Almost all Jewish Israelis want the country to remain a Jewish homeland, and so it must maintain a Jewish majority. They also want it to be a democracy, both liberal and economically strong.

And those goals may be threatened by the two Israeli sub-groups who have the most children — ultra-Orthodox Jews, known as Haredis, and Arabs. The birthrate for Jewish women in Israel is almost 3, whereas it is 3.5 for Arabs and 6.5 for Haredis.


It's hard to get TFR estimates for Jewish Israeli women who aren't Ultras. My guess is that they are fairly high by OECD standards, but it would be nice to have a link. Anybody?

Israel’s Bureau of Statistics says that by 2019 a majority of school children will be either ultra-Orthodox or Arab. And these are just the groups whose participation in the work force is low and among whom the poverty rate is high. 


What's the defection rate from the Ultras? I recall an article on a Brooklyn neighborhood, where somebody pointed out that if an ultra-Orthodox young man gets up one morning and trims his facial hair in a more ironic manner, well, he's now a hipster. And this happens not all that infrequently.
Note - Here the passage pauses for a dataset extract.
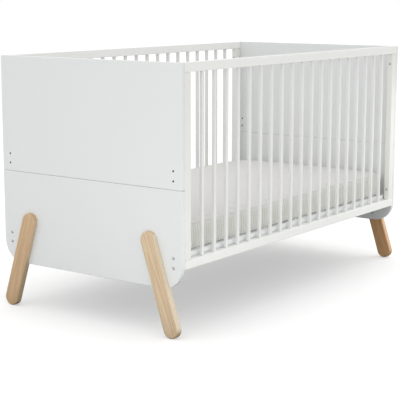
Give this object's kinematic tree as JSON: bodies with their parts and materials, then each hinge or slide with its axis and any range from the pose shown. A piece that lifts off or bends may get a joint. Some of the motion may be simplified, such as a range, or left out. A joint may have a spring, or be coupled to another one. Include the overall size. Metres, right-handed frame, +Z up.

High fertility among these groups appears to have created an economic problem that is only exacerbated by state subsidies. Dan Meridor, a former finance minister known for his liberal views, formulated the problem this way back in 2010: “There are whole social classes in the population, especially where not everyone works, with many children born with the state’s encouragement.” ...
When the cuts became effective last week, Finance Minister Yair Lapid said: “It has been proven repeatedly that child allowances do not get people out of poverty. They perpetuate poverty.” If Arabs and Haredis received fewer subsidies, the thinking goes, they might enter the work force or have fewer children (or both), and so they might be less poor.

This is a reasonable line of thinking. Births among Arabs and Haredis remain high, but they have declined in recent years, possibly because of a previous round of cuts in subsidies. And more Haredis seem to be joining the work force because of growing social and economic pressure.

My hunch is the Israeli government generally views the Ultras as a demographic reserve: it subsidizes healthy men to sit around studying the Torah and procreating to boost the overall Jewish birth rate. But when the government decides they have enough Jews and thus turns off the welfare spigot, how fast can these guys go from tax consumers to tax contributors? (My guess is that the Israeli military has studied this kind of question in detail, but I don't know what answers they came up with.)

There are also political and cultural reasons behind the government’s move. Muslim Arabs and Haredis aren’t dreaming the Zionist dream of a secular Jewish homeland in the land of Israel. And for the Israelis who are, be they secular or Zionist-religious, Arabs make Israel feel less Jewish while Haredis make it feel too Jewish.

In other words, Israel’s love of children is conditional: It wants more only so long as having more advances its goals. Last week’s cuts in subsidies show that those allowances were always less a measure of social justice (supporting those in need) than a means of social planning (supporting desired demographic trends).

Deploying subsidies as incentives isn’t inherently bad, of course. And the need for both Haredis and Arabs to join the work force and better integrate into Israeli society is real, even urgent. But there’s something depressing about making them do that this way.

I can live without that $110 or so I’m losing, but I realize the cuts will really hurt some of the Haredis and Arabs they target. Yet do I worry about that? Well, that’s how the incentive is supposed to work. And however much this disturbs me, I must admit that, like many other Jewish Israelis, I have come to feel alienated from and impatient with Haredis and Arabs. As a result I see less the needs of their children than the burdens they’ve placed on Israel.


There is much that Americans can learn from Israelis.